When Unfreeze-Move-Refreeze Isn't Working
Doing, Thinking and Making via Systems Changes Learning
Keywords:action learning, philosophy of science, yinyang, propensity
Practitioners coming to the systems sciences and/or systems thinking have an interest in “systems change(s)”. Many come from premise that that change occurs as “unfreeze-move-refreeze”, misattributed to Kurt Lewin. A more reflective view of systems changes not only sees distinctions between the intended and emergent recognized by Henry Mintzberg, but also an ecological epistemology. That leads to an appreciation of living systems in a temporality of the landscape as described by Tim Ingold extending the tradition of Gregory Bateson.
Beyond the metaphysics of Heraclitus and Parmenides, the sciences of systems can be extended through a philosophy of science underpinning Classical Chinese Medicine. The ontology of contextual-dyadic thinking outlined by Keekok Lee is in contrast to the Western dualistic thinking.
For novices, the central concepts in the Systems Changes Learning approach are: (i) rhythmic shifts; (ii) texture; and (iii) propensity. Practices are depicted as a hub of “knowing from within”, and four axes of (i) recognizing contextural influences; (ii) diagnosing rhythmic disorders; (iii) prognosing likelihoods; and (iv) reordering pacing.

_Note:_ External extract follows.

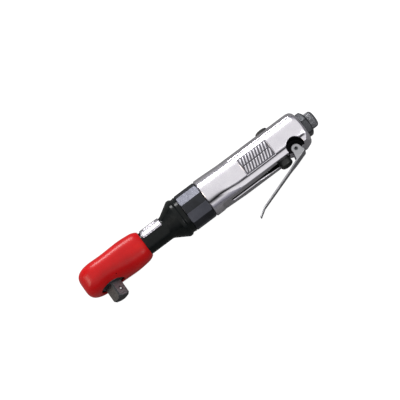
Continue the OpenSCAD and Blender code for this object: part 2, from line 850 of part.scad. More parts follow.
// Vanes drawn fully into their slots
module rotor_vanes() {
    place() color([0.45, 0.3, 0.16]) for (k = [0:vane_count - 1])
        rotate([360 * k / vane_count + 36, 0, 0])
            box([rotor_x0 + 0.05, vane_out_r - vane_h, -vane_t / 2],
                [rotor_x1 - 0.05, vane_out_r, vane_t / 2]);
}

// Dowel through the end plates and the cylinder
module cylinder_dowel() {
    place() color(bright_steel) at_dowel()
        rod_x(front_plate_x0 + 4.2, cylinder_x1 + 4.8, dowel_r);
}

// Half outline of the rails that carry the lever, in X and Z
function rail_outline() =
    let (steps = 6)
    [for (i = [0:steps])
        let (along = i / steps)
        [collar_end + (flare_end - collar_end) * along,
            rail_half + rail_flare * (1 + cos(180 * along)) / 2]];

// Flat shape of the lever channel, narrow in front and wide at its rear
module channel_shape() {
    polygon([[channel_x0 + channel_front_half, -channel_front_half],
        [165, -channel_front_half], [channel_open_x, -channel_half], [pivot_x - 8, -channel_half],
        [pivot_x - 8, channel_half], [channel_open_x, channel_half], [165, channel_front_half],
        [channel_x0 + channel_front_half, channel_front_half]]);
    translate([channel_x0 + channel_front_half, 0]) circle(r = channel_front_half);
}

// Moves a piece from the lever's pivot at zero to its place
module at_pivot() {
    translate([pivot_x, -pivot_d, 0]) children();
}

// Alloy housing of the motor and the throttle, which is also the hand grip
module motor_housing() {
    half = rail_outline();
    place() color(alloy) difference() {
        union() {
            turned_x([[0, motor_spigot_x0], [motor_spigot_r, motor_spigot_x0],
                [motor_spigot_r, nut_end + 0.1], [nut_r - 0.9, nut_end + 0.1],
                [nut_r - 0.2, nut_end + 0.8], [nut_r - 0.4, collar_end], [barrel_r, flare_end - 8],
                [barrel_r, housing_end - rear_round],
                for (a = [15:15:75]) [barrel_r - rear_round + rear_round * cos(a),
                    housing_end - rear_round + rear_round * sin(a)],
                [barrel_r - rear_round, housing_end], [0, housing_end]]);
            intersection() {
                plan_y(-rail_d, 0) polygon(concat(
                    [[nut_end + 1, rail_half + rail_flare]], half,
                    [[housing_end - 4, rail_half], [housing_end - 1, rail_half - 3],
                        [housing_end - 1, -rail_half + 3], [housing_end - 4, -rail_half]],
                    [for (i = [len(half) - 1:-1:0]) [half[i][0], -half[i][1]]],
                    [[nut_end + 1, -rail_half - rail_flare]]));
                turned_x([[0, nut_end + 0.1], [nut_r - 0.9, nut_end + 0.1],
                    [nut_r - 0.2, nut_end + 0.8], [nut_r - 0.2, collar_end],
                    [rail_limit_r, flare_end], [rail_limit_r, housing_end - 6.5],
                    [rail_limit_r - 4, housing_end - 2], [14, housing_end - 0.5],
                    [0, housing_end - 0.5]]);
            }
            at_pivot() rod_z(tongue_half, ear_r - 0.5);
        }
        // flat bottom of the barrel between the rails
        box([collar_end, -far, -rail_half], [pivot_x - 6, -rail_d, rail_half]);
        box([pivot_x + 6, -far, -rail_half], [housing_end + 1, -rail_d, rail_half]);
        // motor and gears
        rod_x(motor_spigot_x0 - 1, ring_x1, ring_bore_r);
        rod_x(ring_x1 - eps, rear_plate_x1, motor_bore_r);
        rod_x(rear_plate_x1 - eps, rear_plate_x1 + plenum_len, motor_bore_r - 1);
        // lever channel, shallow over the motor and deep at the throttle
        plan_y(-far, -channel_d) channel_shape();
        intersection() {
            plan_y(-far, -deep_d) channel_shape();
            box([deep_x0, -far, -far], [far * 4, 0, far]);
        }
        for (k = [0:3]) translate([cylinder_x0 + 11 + 5 * k, 0, 0]) rod_y(-far, 0, 1.9);
        // recess round each ear of the lever
        at_pivot() difference() {
            rod_z(far, recess_r);
            rod_z(tongue_half, far);
        }
        box([pivot_x - 8.2, -far, tongue_half], [pivot_x, -pivot_d, channel_half + 0.4]);
        box([pivot_x - 8.2, -far, -channel_half - 0.4], [pivot_x, -pivot_d, -tongue_half]);
        at_pivot() rod_z(far, pivot_pin_r);
        // room for the button, and the valve bore from the channel to the plug
        translate([valve_x, 0, 0]) {
            rod_y(-far, -deep_d, button_r + button_gap);
            rod_y(-far, gallery_y0 + 1, stem_pin_r + run);
            rod_y(gallery_y0, 0, gallery_r);
            rod_y(seat_y0, far, valve_bore_r + seat);
            rod_y(cap_y0 + 1.4, far, valve_bore_r + 0.8);
        }
        // air from the inlet to the valve, and from the valve to the motor
        translate([0, feed_y, 0]) rod_x(valve_x, inlet_x0, feed_r);
        rod_x(inlet_x0 - 3, inlet_x0 + eps, 6.4);
        rod_x(inlet_x0, housing_end + 1, inlet_shank_r);
        translate([0, -4.5, 0]) rod_x(rear_plate_x1, valve_x, 2.4);
    }
}

// Raised plate on the barrel
module badge() {
    place() color([0.8, 0.8, 0.82]) rotate([0, 90, 0]) translate([0, 0, badge_x0])
        rotate([0, 0, 143]) rotate_extrude(angle = 58) translate([barrel_r, 0])
            square([badge_t, badge_x1 - badge_x0]);
}

// Flat outline of the lever's blade seen along its normal, from behind the pivot to the tip
module blade_outline() {
    wide = tongue_half + ear_gap + lever_t;
    polygon([[ear_r - 0.4, -wide + 1], [ear_r - 1.4, -wide], [-9, -wide], [-20, -4.6],
        [-lever_len + 10, -lever_tip_w / 2 - 0.4], [-lever_len, -lever_tip_w / 2],
        [-lever_len, lever_tip_w / 2], [-lever_len + 10, lever_tip_w / 2 + 0.4], [-20, 4.6],
        [-9, wide], [ear_r - 1.4, wide], [ear_r - 0.4, wide - 1]]);
}

// Side view of the lever's blade: straight, then bent outwards at its tip
module blade_side() {
    bend = lever_len - 9;
    polygon([[ear_r, -lever_drop], [-bend, -lever_drop], [-lever_len - 1, -lever_drop - 2.6],
        [-lever_len - 1, -lever_drop - lever_t - 2.6], [-bend, -lever_drop - lever_t],
        [ear_r, -lever_drop - lever_t]]);
}

// Sheet steel throttle lever with two ears
module throttle_lever() {
    place() color(bright_steel) at_pivot() rotate([0, 0, lever_open]) difference() {
        union() {
            intersection() {
                translate([0, 0, -far]) linear_extrude(height = 2 * far) blade_side();
                plan_y(-far, far) blade_outline();
            }
            for (side = [-1, 1]) translate([0, 0, side * (tongue_half + ear_gap + lever_t / 2)])
                translate([0, 0, -lever_t / 2]) linear_extrude(height = lever_t) {
                    circle(r = ear_r);
                    polygon([[-ear_r, 0], [-8.5, -lever_drop - 0.3], [ear_r - 0.5, -lever_drop - 0.3],
                        [ear_r, 0]]);
                }
        }
        rod_z(far, pivot_pin_r + run);
    }
}

// Rolled pin that the lever turns on
module lever_pin() {
    place() color(dark_steel) at_pivot() difference() {
        rod_z(tongue_half + ear_gap + lever_t + 0.2, pivot_pin_r);
        rod_z(far, pivot_pin_r - 0.7);
        box([-0.25, 0, -far], [0.25, far, far]);
    }
}

// Throttle button with the stem that lifts the valve ball
module throttle_button() {
    round_r = 2.6;
    ball_bottom = ball_y - valve_ball_r;
    place() color(black_plastic) translate([valve_x, 0, 0]) {
        turned_y([[0, -button_d],
            for (a = [15:15:75]) [button_r - round_r + round_r * sin(a) - 1.4 * (1 - sin(a)),
                -button_d + 0.5 + round_r * (1 - cos(a))],
            [button_r, -button_d + 0.5 + round_r], [button_r, -deep_d - button_travel - 0.3],
            [0, -deep_d - button_travel - 0.3]]);
        rod_y(-button_top - button_travel - 1, ball_bottom - 0.02, stem_pin_r);
    }
}

// Ball that closes the air valve
module valve_ball() {
    place() color(bright_steel) translate([valve_x, ball_y + 0.02, 0]) sphere(r = valve_ball_r);
}

// Spring between the ball and the plug
module valve_spring() {
    spring_y0 = ball_y + valve_ball_r * 0.62;
    place() color(bright_steel) translate([valve_x, spring_y0, 0]) rotate([-90, 0, 0])
        coil_spring(3.6, 0.35, cap_y0 - spring_y0, 4);
}

// Seat that the ball closes against
module valve_seat() {
    place() color(bronze) translate([valve_x, 0, 0])
        turned_y([[seat_hole_r, seat_y0], [valve_bore_r, seat_y0], [valve_bore_r, valve_floor],
            [seat_hole_r, valve_floor]]);
}

// Plug that closes the valve bore
module valve_cap() {
    place() color(alloy) translate([valve_x, 0, 0]) difference() {
        turned_y([[0, cap_y0], [cap_r, cap_y0], [cap_r, cap_y0 + 1.4], [cap_r + 0.9, cap_y0 + 1.4],
            [cap_r + 0.9, cap_y1 - 0.5], [cap_r + 0.4, cap_y1], [0, cap_y1]]);
        plan_y(cap_y1 - 2.5, cap_y1 + 1) circle(r = 2.9, $fn = 6);
    }
}

// Seal under the plug
module valve_cap_seal() {
    place() color(seal_black) translate([valve_x, 0, 0]) plan_y(cap_y0 + 0.3, cap_y0 + 1.2)
        ring_2d(valve_bore_r, cap_r + 0.02);
}

// Inlet bushing: shank, hexagon and serrated end
module inlet_bushing() {
    serrations = 36;
    place() color(dark_steel) difference() {
        union() {
            rod_x(inlet_x0 + 0.4, housing_end + 0.1, inlet_shank_r - seat);
            intersection() {
                section_x(housing_end, hex_x1) circle(r = inlet_af / sqrt(3), $fn = 6);
                turned_x([[0, housing_end], [inlet_af / sqrt(3) - 0.9, housing_end],
                    [inlet_af / sqrt(3) - 0.3, housing_end + 0.8],
                    [inlet_af / sqrt(3) - 0.3, hex_x1 - 2], [inlet_end_r + 1.6, hex_x1],
                    [0, hex_x1]]);
            }
            turned_x([[0, hex_x1 - 1], [inlet_end_r, hex_x1 - 1], [inlet_end_r, end_x - 2],
                [inlet_end_r - 0.6, end_x - 0.7], [inlet_end_r - 1.5, end_x], [0, end_x]]);
        }
        rod_x(inlet_x0, end_x, inlet_neck_r);
        rod_x(inlet_thread_x0 - screen_t, inlet_thread_x0, screen_r);
        rod_x(inlet_thread_x0 - eps, end_x + 1, inlet_bore_r);
        for (k = [0:serrations - 1]) rotate([360 * k / serrations, 0, 0])
            translate([0, inlet_end_r + 0.15, 0]) rod_x(hex_x1 + 0.6, end_x + 1, 0.4);
    }
}

// Seal between the bushing's shank and the bottom of its hole
module inlet_seal() {
    place() color(seal_black) section_x(inlet_x0, inlet_x0 + 0.4)
        ring_2d(inlet_shank_r - 0.1, inlet_neck_r + 0.6);
}

// Round screen that keeps dirt out of the valve, sprung into a groove at the thread's end
module inlet_screen() {
    place() color(bronze) section_x(inlet_thread_x0 - screen_t, inlet_thread_x0) difference() {
        circle(r = screen_r);
        for (a = [-3:3]) for (b = [-3:3])
            if (norm([a, b]) < 3.3) translate([a * 1.4, b * 1.4]) square(0.95, center = true);
    }
}

ratchet_housing();
head_boot();
data_plate();
drive_yoke();
drive_anvil();
ratchet_pawl();
pawl_pin();
reverse_knob();
selector_ball();
selector_spring();
thrust_washer();
head_circlip();
socket_ball();
socket_spring();
drive_bush();
crankshaft();
front_crank_bush();
rear_crank_bush();
planet_pins();
planet_gear_1();
planet_gear_2();
planet_gear_3();
ring_gear();
clamp_nut();
clamp_ring();
front_end_plate();
front_bearing_outer();
front_bearing_inner();
front_bearing_balls();
motor_cylinder();
rotor();
rotor_vanes();
cylinder_dowel();
rear_end_plate();
rear_bearing_outer();
rear_bearing_inner();
rear_bearing_balls();
motor_housing();
badge();
throttle_lever();
lever_pin();
throttle_button();
valve_ball();
valve_spring();
valve_seat();
valve_cap();
valve_cap_seal();
inlet_bushing();
inlet_seal();
inlet_screen();
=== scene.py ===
"""Looks of an air ratchet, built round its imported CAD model.

Shapes are worked out in millimetres about the tool's centreline: x runs towards the air inlet,
y away from the square drive, z up. finish_piece() turns them into metres in the shared frame.
"""
import json
import math

import bmesh
import bpy
import numpy as np
from mathutils import Matrix, Vector

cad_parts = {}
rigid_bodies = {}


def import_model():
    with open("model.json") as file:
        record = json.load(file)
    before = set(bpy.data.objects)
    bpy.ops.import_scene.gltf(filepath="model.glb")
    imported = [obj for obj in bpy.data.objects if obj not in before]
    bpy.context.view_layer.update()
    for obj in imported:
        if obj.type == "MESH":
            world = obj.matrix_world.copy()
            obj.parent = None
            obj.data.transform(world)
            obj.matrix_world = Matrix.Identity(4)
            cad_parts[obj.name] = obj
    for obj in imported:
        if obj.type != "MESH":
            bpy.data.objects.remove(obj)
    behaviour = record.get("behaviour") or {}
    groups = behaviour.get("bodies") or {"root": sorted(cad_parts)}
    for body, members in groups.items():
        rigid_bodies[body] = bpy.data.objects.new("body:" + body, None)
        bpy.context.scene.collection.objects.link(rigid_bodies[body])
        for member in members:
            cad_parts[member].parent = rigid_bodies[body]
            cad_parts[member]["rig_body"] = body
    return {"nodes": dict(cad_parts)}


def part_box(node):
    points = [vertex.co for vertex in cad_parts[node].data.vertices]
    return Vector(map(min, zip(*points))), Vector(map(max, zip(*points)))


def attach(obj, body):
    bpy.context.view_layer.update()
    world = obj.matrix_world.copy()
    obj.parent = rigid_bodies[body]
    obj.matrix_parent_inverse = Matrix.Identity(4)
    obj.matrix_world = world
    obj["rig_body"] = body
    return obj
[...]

In workshops, metaphors of (i) sun waxing and waning; (ii) musicians weaving into an ensemble; and (iii) motions riding a surfboard, have effectively reframed thinking about systems changes. Providing a workbook with guiding questions has aided self-organizing groups to surface their points of view and engage in rich discussion, with a minimal coaching by facilitators.
Ongoing action learning on doing (praxis), thinking (episteme) and making (poiesis) by the Systems Changes Learning Circle is in year 4 of an espoused ten-year journey.